Short problem
Can you write out the whole listing exactly?

(begin)

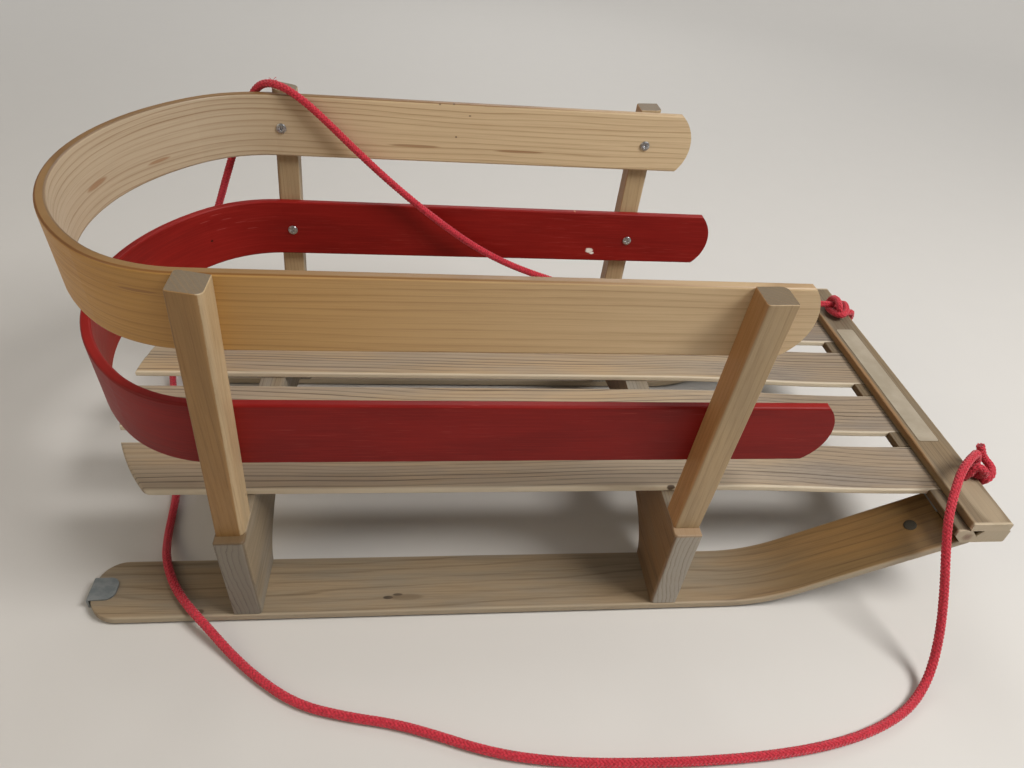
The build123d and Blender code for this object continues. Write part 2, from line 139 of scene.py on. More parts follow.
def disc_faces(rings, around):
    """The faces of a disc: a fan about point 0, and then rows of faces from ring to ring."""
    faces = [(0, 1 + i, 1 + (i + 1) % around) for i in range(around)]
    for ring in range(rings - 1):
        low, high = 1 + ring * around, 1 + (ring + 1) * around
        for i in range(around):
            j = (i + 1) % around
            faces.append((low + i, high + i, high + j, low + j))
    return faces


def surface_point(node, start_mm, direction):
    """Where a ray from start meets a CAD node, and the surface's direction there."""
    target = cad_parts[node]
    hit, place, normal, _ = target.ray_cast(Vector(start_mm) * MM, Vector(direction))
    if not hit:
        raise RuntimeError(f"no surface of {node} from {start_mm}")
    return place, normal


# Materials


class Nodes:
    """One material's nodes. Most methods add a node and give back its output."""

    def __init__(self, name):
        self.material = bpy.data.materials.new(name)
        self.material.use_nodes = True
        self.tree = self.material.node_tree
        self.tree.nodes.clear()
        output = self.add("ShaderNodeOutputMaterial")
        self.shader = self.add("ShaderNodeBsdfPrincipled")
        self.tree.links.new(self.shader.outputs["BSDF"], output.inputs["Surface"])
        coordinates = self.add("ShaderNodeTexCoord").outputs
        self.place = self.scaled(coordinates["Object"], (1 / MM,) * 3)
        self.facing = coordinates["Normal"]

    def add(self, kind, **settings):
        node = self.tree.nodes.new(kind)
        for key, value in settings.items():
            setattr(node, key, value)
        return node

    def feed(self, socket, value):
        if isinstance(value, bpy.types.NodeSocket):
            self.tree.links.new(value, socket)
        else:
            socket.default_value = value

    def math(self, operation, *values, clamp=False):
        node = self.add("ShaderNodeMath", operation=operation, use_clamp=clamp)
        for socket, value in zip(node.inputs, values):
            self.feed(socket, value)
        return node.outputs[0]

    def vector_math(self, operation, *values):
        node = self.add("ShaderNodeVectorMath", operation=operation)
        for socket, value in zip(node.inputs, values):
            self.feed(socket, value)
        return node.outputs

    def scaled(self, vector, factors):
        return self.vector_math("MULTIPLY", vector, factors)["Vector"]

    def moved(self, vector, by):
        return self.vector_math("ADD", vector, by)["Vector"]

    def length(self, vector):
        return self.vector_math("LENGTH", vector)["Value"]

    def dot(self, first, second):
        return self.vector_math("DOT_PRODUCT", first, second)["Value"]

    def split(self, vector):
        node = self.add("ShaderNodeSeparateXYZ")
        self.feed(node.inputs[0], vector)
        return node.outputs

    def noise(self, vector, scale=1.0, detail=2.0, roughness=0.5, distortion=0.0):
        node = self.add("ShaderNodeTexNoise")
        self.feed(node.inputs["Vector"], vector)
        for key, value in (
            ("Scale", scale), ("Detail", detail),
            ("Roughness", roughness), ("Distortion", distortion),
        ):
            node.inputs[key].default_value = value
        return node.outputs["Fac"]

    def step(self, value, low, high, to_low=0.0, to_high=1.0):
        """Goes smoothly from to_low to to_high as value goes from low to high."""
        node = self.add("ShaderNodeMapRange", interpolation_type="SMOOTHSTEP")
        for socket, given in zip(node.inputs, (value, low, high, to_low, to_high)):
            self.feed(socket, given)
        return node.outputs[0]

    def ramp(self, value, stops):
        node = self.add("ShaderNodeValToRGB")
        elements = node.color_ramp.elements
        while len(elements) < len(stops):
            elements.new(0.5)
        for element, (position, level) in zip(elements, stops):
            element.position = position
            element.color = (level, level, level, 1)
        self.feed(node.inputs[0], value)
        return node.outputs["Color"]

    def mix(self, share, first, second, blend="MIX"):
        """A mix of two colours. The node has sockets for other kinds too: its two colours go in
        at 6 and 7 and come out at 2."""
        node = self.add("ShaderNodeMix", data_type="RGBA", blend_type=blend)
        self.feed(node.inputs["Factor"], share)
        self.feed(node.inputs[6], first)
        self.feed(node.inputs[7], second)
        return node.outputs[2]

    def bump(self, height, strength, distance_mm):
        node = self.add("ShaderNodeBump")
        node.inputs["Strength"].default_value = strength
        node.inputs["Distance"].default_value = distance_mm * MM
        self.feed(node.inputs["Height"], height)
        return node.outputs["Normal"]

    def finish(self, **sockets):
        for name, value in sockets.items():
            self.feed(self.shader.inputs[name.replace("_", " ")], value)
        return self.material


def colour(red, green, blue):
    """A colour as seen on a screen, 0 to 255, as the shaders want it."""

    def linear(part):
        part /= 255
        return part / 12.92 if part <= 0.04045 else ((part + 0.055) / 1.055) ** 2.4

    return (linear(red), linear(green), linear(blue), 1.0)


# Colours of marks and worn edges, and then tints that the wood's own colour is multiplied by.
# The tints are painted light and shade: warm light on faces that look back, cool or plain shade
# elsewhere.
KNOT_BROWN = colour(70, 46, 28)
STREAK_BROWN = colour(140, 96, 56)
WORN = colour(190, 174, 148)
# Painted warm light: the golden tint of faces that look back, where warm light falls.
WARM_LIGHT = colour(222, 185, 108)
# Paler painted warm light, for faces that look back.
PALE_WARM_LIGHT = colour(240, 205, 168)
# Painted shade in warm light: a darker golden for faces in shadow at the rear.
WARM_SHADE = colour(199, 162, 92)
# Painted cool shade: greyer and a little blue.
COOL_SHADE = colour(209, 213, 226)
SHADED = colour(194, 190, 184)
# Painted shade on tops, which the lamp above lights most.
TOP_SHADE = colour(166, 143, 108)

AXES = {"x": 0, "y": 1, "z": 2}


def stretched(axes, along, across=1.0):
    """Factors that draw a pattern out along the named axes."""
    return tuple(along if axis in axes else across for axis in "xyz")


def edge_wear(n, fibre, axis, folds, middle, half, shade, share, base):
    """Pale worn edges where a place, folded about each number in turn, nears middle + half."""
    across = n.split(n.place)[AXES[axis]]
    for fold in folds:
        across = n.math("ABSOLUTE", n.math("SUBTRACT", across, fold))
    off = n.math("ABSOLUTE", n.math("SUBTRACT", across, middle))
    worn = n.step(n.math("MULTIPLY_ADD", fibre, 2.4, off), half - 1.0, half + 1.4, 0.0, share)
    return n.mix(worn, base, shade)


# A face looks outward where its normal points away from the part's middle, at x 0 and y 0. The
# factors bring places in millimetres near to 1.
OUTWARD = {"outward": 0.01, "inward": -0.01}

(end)

Result
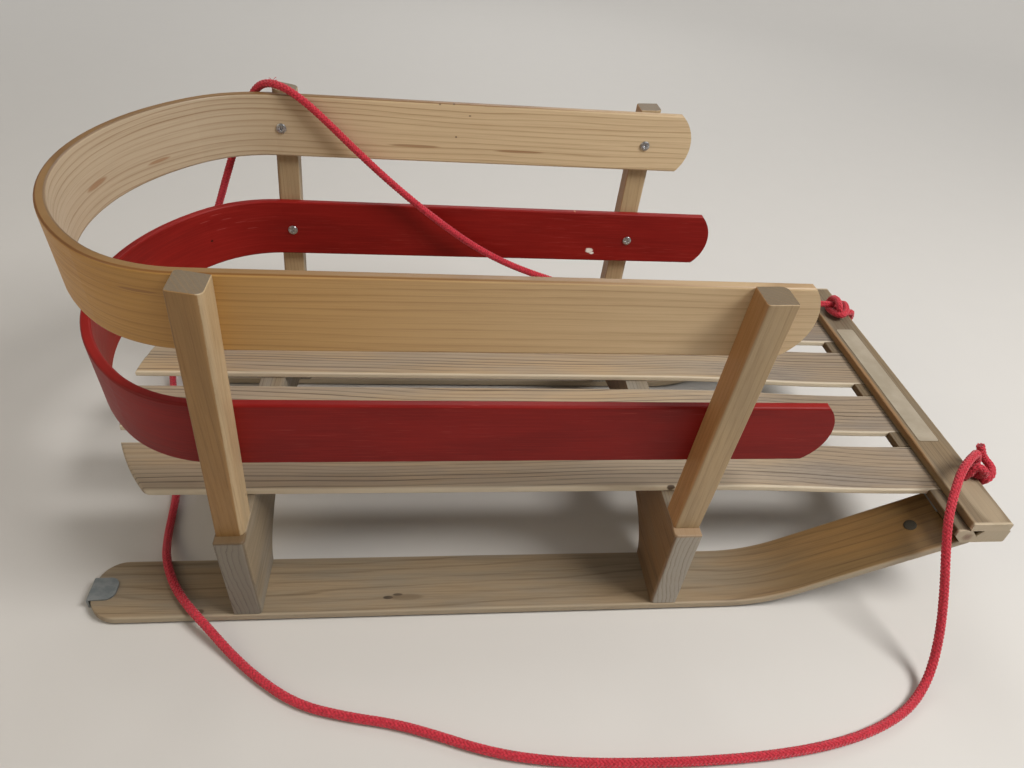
The build123d and Blender code for this object continues. Write part 2, from line 139 of scene.py on. More parts follow.
def disc_faces(rings, around):
    """The faces of a disc: a fan about point 0, and then rows of faces from ring to ring."""
    faces = [(0, 1 + i, 1 + (i + 1) % around) for i in range(around)]
    for ring in range(rings - 1):
        low, high = 1 + ring * around, 1 + (ring + 1) * around
        for i in range(around):
            j = (i + 1) % around
            faces.append((low + i, high + i, high + j, low + j))
    return faces


def surface_point(node, start_mm, direction):
    """Where a ray from start meets a CAD node, and the surface's direction there."""
    target = cad_parts[node]
    hit, place, normal, _ = target.ray_cast(Vector(start_mm) * MM, Vector(direction))
    if not hit:
        raise RuntimeError(f"no surface of {node} from {start_mm}")
    return place, normal


# Materials


class Nodes:
    """One material's nodes. Most methods add a node and give back its output."""

    def __init__(self, name):
        self.material = bpy.data.materials.new(name)
        self.material.use_nodes = True
        self.tree = self.material.node_tree
        self.tree.nodes.clear()
        output = self.add("ShaderNodeOutputMaterial")
        self.shader = self.add("ShaderNodeBsdfPrincipled")
        self.tree.links.new(self.shader.outputs["BSDF"], output.inputs["Surface"])
        coordinates = self.add("ShaderNodeTexCoord").outputs
        self.place = self.scaled(coordinates["Object"], (1 / MM,) * 3)
        self.facing = coordinates["Normal"]

    def add(self, kind, **settings):
        node = self.tree.nodes.new(kind)
        for key, value in settings.items():
            setattr(node, key, value)
        return node

    def feed(self, socket, value):
        if isinstance(value, bpy.types.NodeSocket):
            self.tree.links.new(value, socket)
        else:
            socket.default_value = value

    def math(self, operation, *values, clamp=False):
        node = self.add("ShaderNodeMath", operation=operation, use_clamp=clamp)
        for socket, value in zip(node.inputs, values):
            self.feed(socket, value)
        return node.outputs[0]

    def vector_math(self, operation, *values):
        node = self.add("ShaderNodeVectorMath", operation=operation)
        for socket, value in zip(node.inputs, values):
            self.feed(socket, value)
        return node.outputs

    def scaled(self, vector, factors):
        return self.vector_math("MULTIPLY", vector, factors)["Vector"]

    def moved(self, vector, by):
        return self.vector_math("ADD", vector, by)["Vector"]

    def length(self, vector):
        return self.vector_math("LENGTH", vector)["Value"]

    def dot(self, first, second):
        return self.vector_math("DOT_PRODUCT", first, second)["Value"]

    def split(self, vector):
        node = self.add("ShaderNodeSeparateXYZ")
        self.feed(node.inputs[0], vector)
        return node.outputs

    def noise(self, vector, scale=1.0, detail=2.0, roughness=0.5, distortion=0.0):
        node = self.add("ShaderNodeTexNoise")
        self.feed(node.inputs["Vector"], vector)
        for key, value in (
            ("Scale", scale), ("Detail", detail),
            ("Roughness", roughness), ("Distortion", distortion),
        ):
            node.inputs[key].default_value = value
        return node.outputs["Fac"]

    def step(self, value, low, high, to_low=0.0, to_high=1.0):
        """Goes smoothly from to_low to to_high as value goes from low to high."""
        node = self.add("ShaderNodeMapRange", interpolation_type="SMOOTHSTEP")
        for socket, given in zip(node.inputs, (value, low, high, to_low, to_high)):
            self.feed(socket, given)
        return node.outputs[0]

    def ramp(self, value, stops):
        node = self.add("ShaderNodeValToRGB")
        elements = node.color_ramp.elements
        while len(elements) < len(stops):
            elements.new(0.5)
        for element, (position, level) in zip(elements, stops):
            element.position = position
            element.color = (level, level, level, 1)
        self.feed(node.inputs[0], value)
        return node.outputs["Color"]

    def mix(self, share, first, second, blend="MIX"):
        """A mix of two colours. The node has sockets for other kinds too: its two colours go in
        at 6 and 7 and come out at 2."""
        node = self.add("ShaderNodeMix", data_type="RGBA", blend_type=blend)
        self.feed(node.inputs["Factor"], share)
        self.feed(node.inputs[6], first)
        self.feed(node.inputs[7], second)
        return node.outputs[2]

    def bump(self, height, strength, distance_mm):
        node = self.add("ShaderNodeBump")
        node.inputs["Strength"].default_value = strength
        node.inputs["Distance"].default_value = distance_mm * MM
        self.feed(node.inputs["Height"], height)
        return node.outputs["Normal"]

    def finish(self, **sockets):
        for name, value in sockets.items():
            self.feed(self.shader.inputs[name.replace("_", " ")], value)
        return self.material


def colour(red, green, blue):
    """A colour as seen on a screen, 0 to 255, as the shaders want it."""

    def linear(part):
        part /= 255
        return part / 12.92 if part <= 0.04045 else ((part + 0.055) / 1.055) ** 2.4

    return (linear(red), linear(green), linear(blue), 1.0)


# Colours of marks and worn edges, and then tints that the wood's own colour is multiplied by.
# The tints are painted light and shade: warm light on faces that look back, cool or plain shade
# elsewhere.
KNOT_BROWN = colour(70, 46, 28)
STREAK_BROWN = colour(140, 96, 56)
WORN = colour(190, 174, 148)
# Painted warm light: the golden tint of faces that look back, where warm light falls.
WARM_LIGHT = colour(222, 185, 108)
# Paler painted warm light, for faces that look back.
PALE_WARM_LIGHT = colour(240, 205, 168)
# Painted shade in warm light: a darker golden for faces in shadow at the rear.
WARM_SHADE = colour(199, 162, 92)
# Painted cool shade: greyer and a little blue.
COOL_SHADE = colour(209, 213, 226)
SHADED = colour(194, 190, 184)
# Painted shade on tops, which the lamp above lights most.
TOP_SHADE = colour(166, 143, 108)

AXES = {"x": 0, "y": 1, "z": 2}


def stretched(axes, along, across=1.0):
    """Factors that draw a pattern out along the named axes."""
    return tuple(along if axis in axes else across for axis in "xyz")


def edge_wear(n, fibre, axis, folds, middle, half, shade, share, base):
    """Pale worn edges where a place, folded about each number in turn, nears middle + half."""
    across = n.split(n.place)[AXES[axis]]
    for fold in folds:
        across = n.math("ABSOLUTE", n.math("SUBTRACT", across, fold))
    off = n.math("ABSOLUTE", n.math("SUBTRACT", across, middle))
    worn = n.step(n.math("MULTIPLY_ADD", fibre, 2.4, off), half - 1.0, half + 1.4, 0.0, share)
    return n.mix(worn, base, shade)


# A face looks outward where its normal points away from the part's middle, at x 0 and y 0. The
# factors bring places in millimetres near to 1.
OUTWARD = {"outward": 0.01, "inward": -0.01}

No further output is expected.